__Set task__: Print each line of the listing once more, precisely as given.

__Data__:

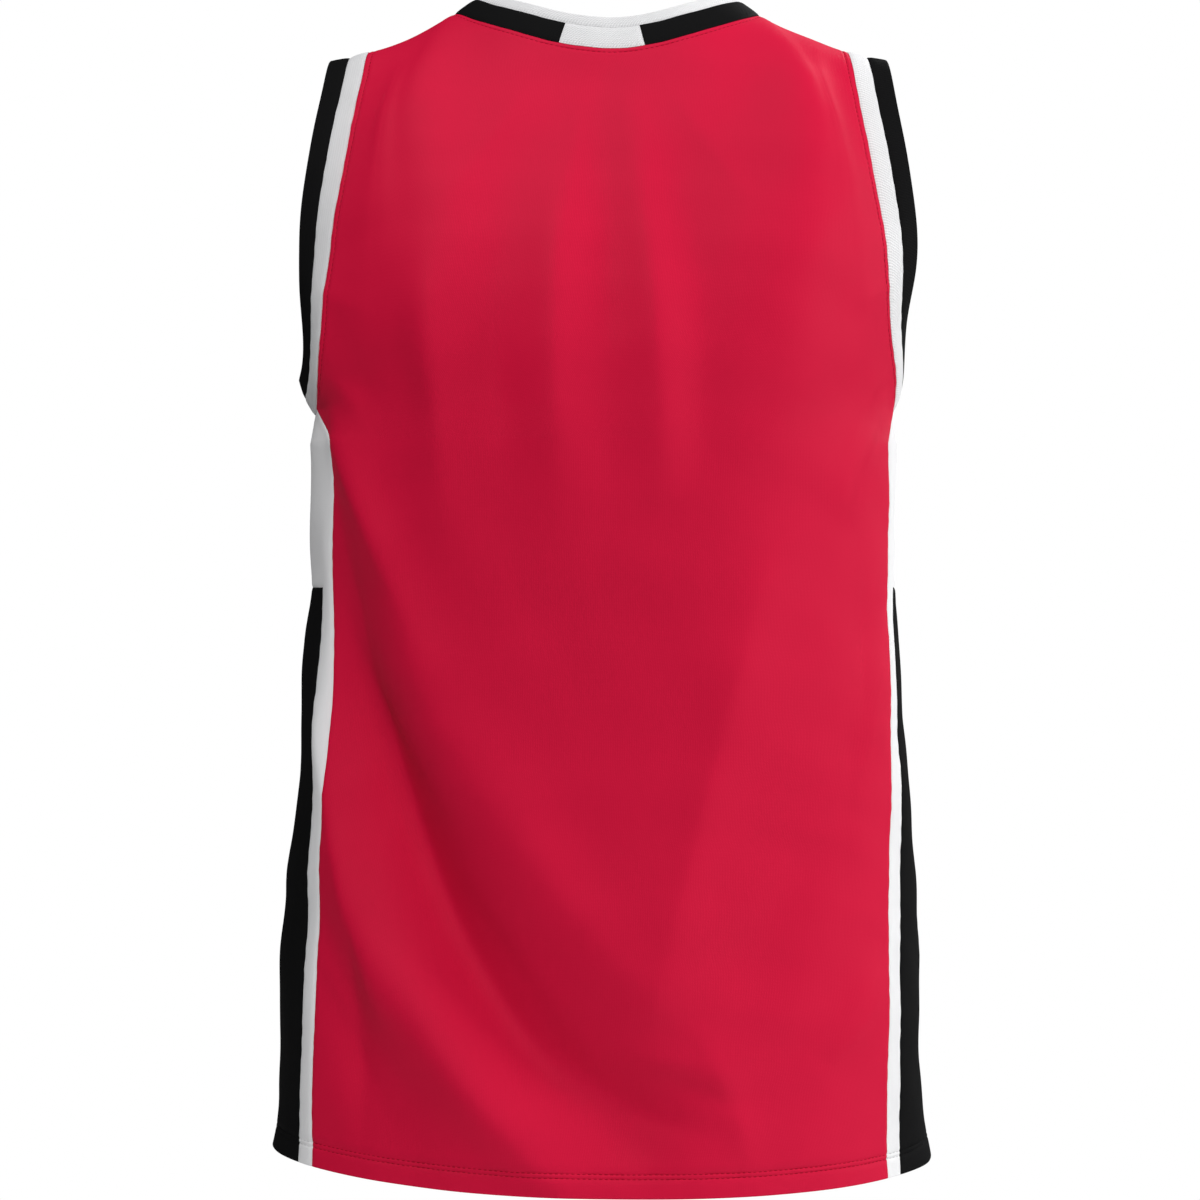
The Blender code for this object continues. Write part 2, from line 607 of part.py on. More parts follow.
def build_jersey():
    """Make every piece of the jersey."""
    grids = make_panels()
    pieces, colours = {}, {}
    for name in ("back_panel", "front_panel"):
        pieces[name] = open_piece(grids[name])
        colours[name] = "red"
    for side, word in ((1, "left"), (-1, "right")):
        grid = grids["side_panel_" + word]
        cells = np.ones((grid.shape[0] - 1, grid.shape[1] - 1), bool)
        cells[:HEM_CELLS, 1:-1] = False
        pieces["side_panel_" + word] = open_piece(grid, cells)
        pieces["side_insert_" + word] = open_piece(grid[:HEM_CELLS + 1, 1:-1])
        inner, outer = armhole_strips(side, armhole_seam(side, grids))
        pieces["armhole_inner_" + word] = ring_piece(inner)
        pieces["armhole_outer_" + word] = ring_piece(outer)
        colours["side_panel_" + word] = colours["armhole_inner_" + word] = "white"
        colours["side_insert_" + word] = colours["armhole_outer_" + word] = "black"
    edge, direction = neck_loop(grids)
    band = strip_rows(edge, direction, NECK_BAND)
    block = np.zeros(len(edge), bool)
    block[NECK_SIDE_CELLS:NECK_SIDE_CELLS + BLOCK_CELLS] = True
    pieces["neck_band"] = ring_piece(band, ~block)
    pieces["neck_block"] = ring_piece(band, block)
    pieces["neck_edge"] = ring_piece(strip_rows(band[-1], direction, NECK_EDGE))
    colours.update({"neck_band": "black", "neck_block": "white", "neck_edge": "white"})
    match_normals(pieces)
    for name, piece in pieces.items():
        make_wall(name, piece, colours[name])


for leftover in list(bpy.data.objects):
    bpy.data.objects.remove(leftover, do_unlink=True)
build_jersey()
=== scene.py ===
"""Basketball jersey: thin knit shells on the sewn form, with folds, seams, ribs and stitching.

The back faces +Y, the front -Y, the wearer's left is +X and +Z is up. The shapes repeat the cut of
the solids from the same sizes, on a finer grid: every shell is a surface of two parameters, moved
along its normals by folds, seam dips and a slight unevenness, then given the cloth's thickness.
"""
import math

import bpy
import numpy as np
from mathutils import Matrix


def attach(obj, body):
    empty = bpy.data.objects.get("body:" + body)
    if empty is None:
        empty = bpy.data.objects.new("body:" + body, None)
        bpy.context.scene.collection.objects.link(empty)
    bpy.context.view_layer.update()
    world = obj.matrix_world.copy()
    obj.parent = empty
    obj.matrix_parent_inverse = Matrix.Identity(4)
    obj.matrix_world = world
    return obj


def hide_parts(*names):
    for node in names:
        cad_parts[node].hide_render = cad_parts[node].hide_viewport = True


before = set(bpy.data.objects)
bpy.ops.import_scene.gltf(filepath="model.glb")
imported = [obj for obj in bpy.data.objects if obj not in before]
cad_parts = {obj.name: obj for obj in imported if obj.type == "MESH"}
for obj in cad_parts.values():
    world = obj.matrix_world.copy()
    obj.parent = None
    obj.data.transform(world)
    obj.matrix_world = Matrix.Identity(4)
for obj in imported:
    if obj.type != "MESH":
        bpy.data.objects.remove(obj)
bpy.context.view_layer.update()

# ---- the cut, in metres and degrees ----
ARM_STRIP = 0.0135           # width of each of the two strips round an armhole
NECK_BAND = 0.016            # width of the neck's black band
NECK_EDGE = 0.008            # width of the white strip on top of the neck band
SIDE_STRIP = 0.015           # white border between the side insert and each side seam
GUSSET_Z = -0.287            # level where the side panels reach their full width
INSERT_Z = -0.382            # level of the side inserts' top edge
HEM_Z = -0.7611              # mean height of the hem
HEM_TILT = 0.0046            # how far the hem rises towards the left side
HEM_ARCH = 0.0045            # how far it rises at both sides and falls at the middle of front and back
ROUNDNESS = 2.2              # exponent of the torso's superellipse, 2 being an ellipse

# The torso from the gusset level down. Seam is the angle from the side to a side seam, and turn is
# how far the whole cut has worked round the body towards the wearer's right.
TORSO_COLUMNS = ("z", "half_width", "front", "back", "centre", "seam", "turn")
TORSO = (
    (-0.287, 0.1957, 0.1260, 0.1235, -0.0022, 22.2, 5.4),
    (-0.333, 0.1948, 0.1270, 0.1200, -0.0014, 21.0, 5.8),
    (-0.382, 0.1948, 0.1260, 0.1160, -0.0020, 20.9, 3.8),
    (-0.441, 0.1995, 0.1240, 0.1130, -0.0010, 23.7, 3.0),
    (-0.508, 0.2039, 0.1220, 0.1130, -0.0020, 27.1, 2.5),
    (-0.578, 0.2087, 0.1220, 0.1170, -0.0012, 29.3, 1.7),
    (-0.637, 0.2128, 0.1240, 0.1220, 0.0000, 31.0, 1.3),
    (-0.700, 0.2137, 0.1270, 0.1260, 0.0002, 31.3, 0.8),
    (-0.740, 0.2155, 0.1290, 0.1280, 0.0003, 32.0, 0.6),
    (-0.770, 0.2215, 0.1315, 0.1315, 0.0002, 34.1, 0.4),
)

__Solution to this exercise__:
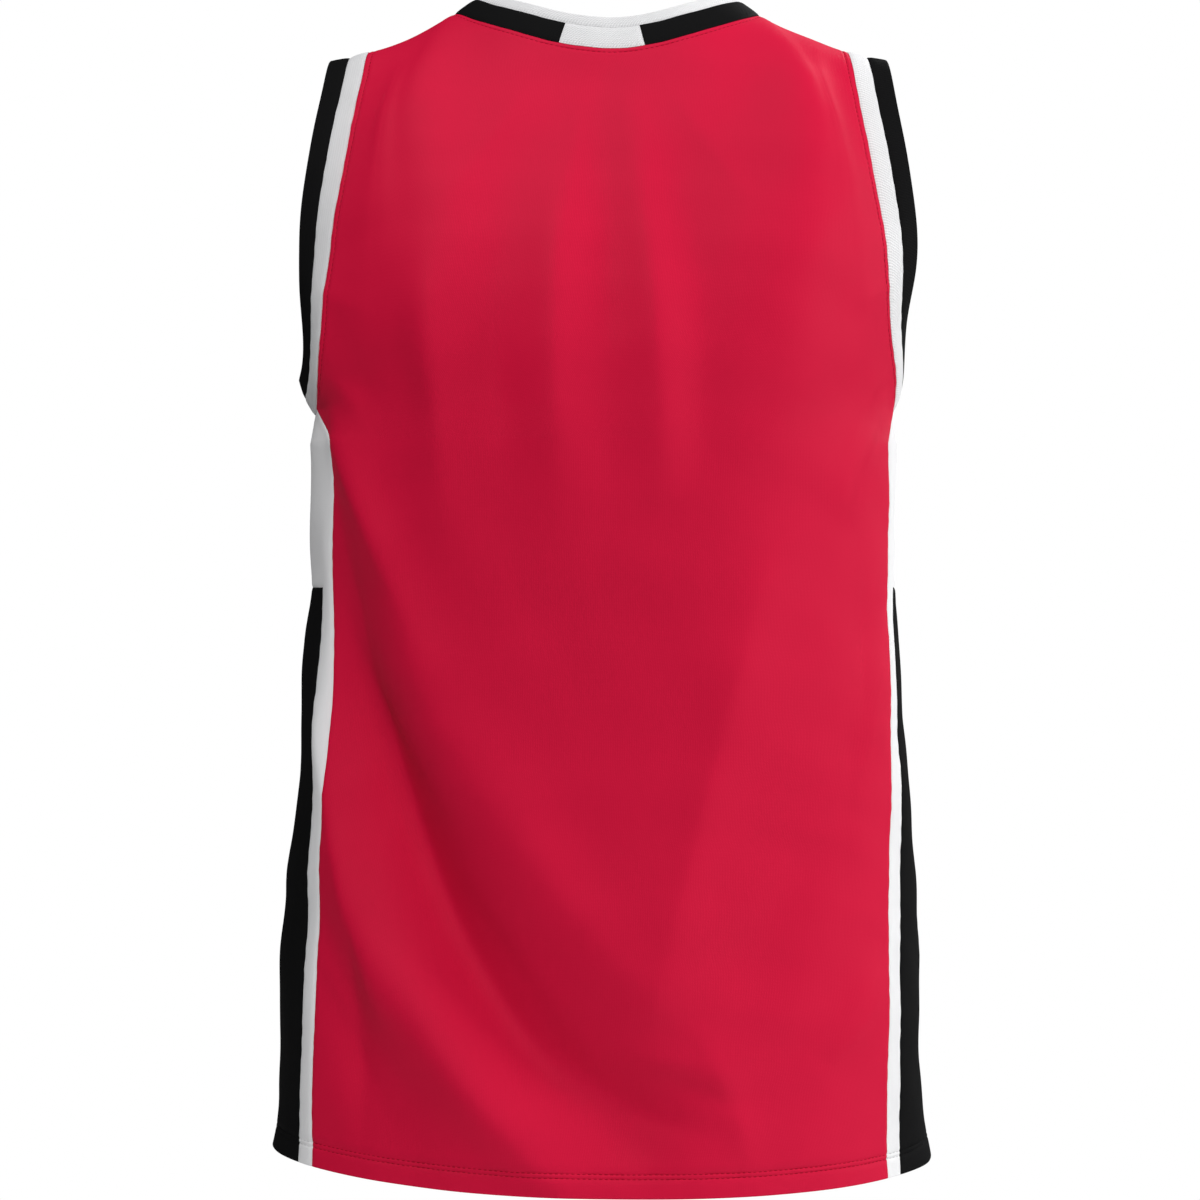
The Blender code for this object continues. Write part 2, from line 607 of part.py on. More parts follow.
def build_jersey():
    """Make every piece of the jersey."""
    grids = make_panels()
    pieces, colours = {}, {}
    for name in ("back_panel", "front_panel"):
        pieces[name] = open_piece(grids[name])
        colours[name] = "red"
    for side, word in ((1, "left"), (-1, "right")):
        grid = grids["side_panel_" + word]
        cells = np.ones((grid.shape[0] - 1, grid.shape[1] - 1), bool)
        cells[:HEM_CELLS, 1:-1] = False
        pieces["side_panel_" + word] = open_piece(grid, cells)
        pieces["side_insert_" + word] = open_piece(grid[:HEM_CELLS + 1, 1:-1])
        inner, outer = armhole_strips(side, armhole_seam(side, grids))
        pieces["armhole_inner_" + word] = ring_piece(inner)
        pieces["armhole_outer_" + word] = ring_piece(outer)
        colours["side_panel_" + word] = colours["armhole_inner_" + word] = "white"
        colours["side_insert_" + word] = colours["armhole_outer_" + word] = "black"
    edge, direction = neck_loop(grids)
    band = strip_rows(edge, direction, NECK_BAND)
    block = np.zeros(len(edge), bool)
    block[NECK_SIDE_CELLS:NECK_SIDE_CELLS + BLOCK_CELLS] = True
    pieces["neck_band"] = ring_piece(band, ~block)
    pieces["neck_block"] = ring_piece(band, block)
    pieces["neck_edge"] = ring_piece(strip_rows(band[-1], direction, NECK_EDGE))
    colours.update({"neck_band": "black", "neck_block": "white", "neck_edge": "white"})
    match_normals(pieces)
    for name, piece in pieces.items():
        make_wall(name, piece, colours[name])


for leftover in list(bpy.data.objects):
    bpy.data.objects.remove(leftover, do_unlink=True)
build_jersey()
=== scene.py ===
"""Basketball jersey: thin knit shells on the sewn form, with folds, seams, ribs and stitching.

The back faces +Y, the front -Y, the wearer's left is +X and +Z is up. The shapes repeat the cut of
the solids from the same sizes, on a finer grid: every shell is a surface of two parameters, moved
along its normals by folds, seam dips and a slight unevenness, then given the cloth's thickness.
"""
import math

import bpy
import numpy as np
from mathutils import Matrix


def attach(obj, body):
    empty = bpy.data.objects.get("body:" + body)
    if empty is None:
        empty = bpy.data.objects.new("body:" + body, None)
        bpy.context.scene.collection.objects.link(empty)
    bpy.context.view_layer.update()
    world = obj.matrix_world.copy()
    obj.parent = empty
    obj.matrix_parent_inverse = Matrix.Identity(4)
    obj.matrix_world = world
    return obj


def hide_parts(*names):
    for node in names:
        cad_parts[node].hide_render = cad_parts[node].hide_viewport = True


before = set(bpy.data.objects)
bpy.ops.import_scene.gltf(filepath="model.glb")
imported = [obj for obj in bpy.data.objects if obj not in before]
cad_parts = {obj.name: obj for obj in imported if obj.type == "MESH"}
for obj in cad_parts.values():
    world = obj.matrix_world.copy()
    obj.parent = None
    obj.data.transform(world)
    obj.matrix_world = Matrix.Identity(4)
for obj in imported:
    if obj.type != "MESH":
        bpy.data.objects.remove(obj)
bpy.context.view_layer.update()

# ---- the cut, in metres and degrees ----
ARM_STRIP = 0.0135           # width of each of the two strips round an armhole
NECK_BAND = 0.016            # width of the neck's black band
NECK_EDGE = 0.008            # width of the white strip on top of the neck band
SIDE_STRIP = 0.015           # white border between the side insert and each side seam
GUSSET_Z = -0.287            # level where the side panels reach their full width
INSERT_Z = -0.382            # level of the side inserts' top edge
HEM_Z = -0.7611              # mean height of the hem
HEM_TILT = 0.0046            # how far the hem rises towards the left side
HEM_ARCH = 0.0045            # how far it rises at both sides and falls at the middle of front and back
ROUNDNESS = 2.2              # exponent of the torso's superellipse, 2 being an ellipse

# The torso from the gusset level down. Seam is the angle from the side to a side seam, and turn is
# how far the whole cut has worked round the body towards the wearer's right.
TORSO_COLUMNS = ("z", "half_width", "front", "back", "centre", "seam", "turn")
TORSO = (
    (-0.287, 0.1957, 0.1260, 0.1235, -0.0022, 22.2, 5.4),
    (-0.333, 0.1948, 0.1270, 0.1200, -0.0014, 21.0, 5.8),
    (-0.382, 0.1948, 0.1260, 0.1160, -0.0020, 20.9, 3.8),
    (-0.441, 0.1995, 0.1240, 0.1130, -0.0010, 23.7, 3.0),
    (-0.508, 0.2039, 0.1220, 0.1130, -0.0020, 27.1, 2.5),
    (-0.578, 0.2087, 0.1220, 0.1170, -0.0012, 29.3, 1.7),
    (-0.637, 0.2128, 0.1240, 0.1220, 0.0000, 31.0, 1.3),
    (-0.700, 0.2137, 0.1270, 0.1260, 0.0002, 31.3, 0.8),
    (-0.740, 0.2155, 0.1290, 0.1280, 0.0003, 32.0, 0.6),
    (-0.770, 0.2215, 0.1315, 0.1315, 0.0002, 34.1, 0.4),
)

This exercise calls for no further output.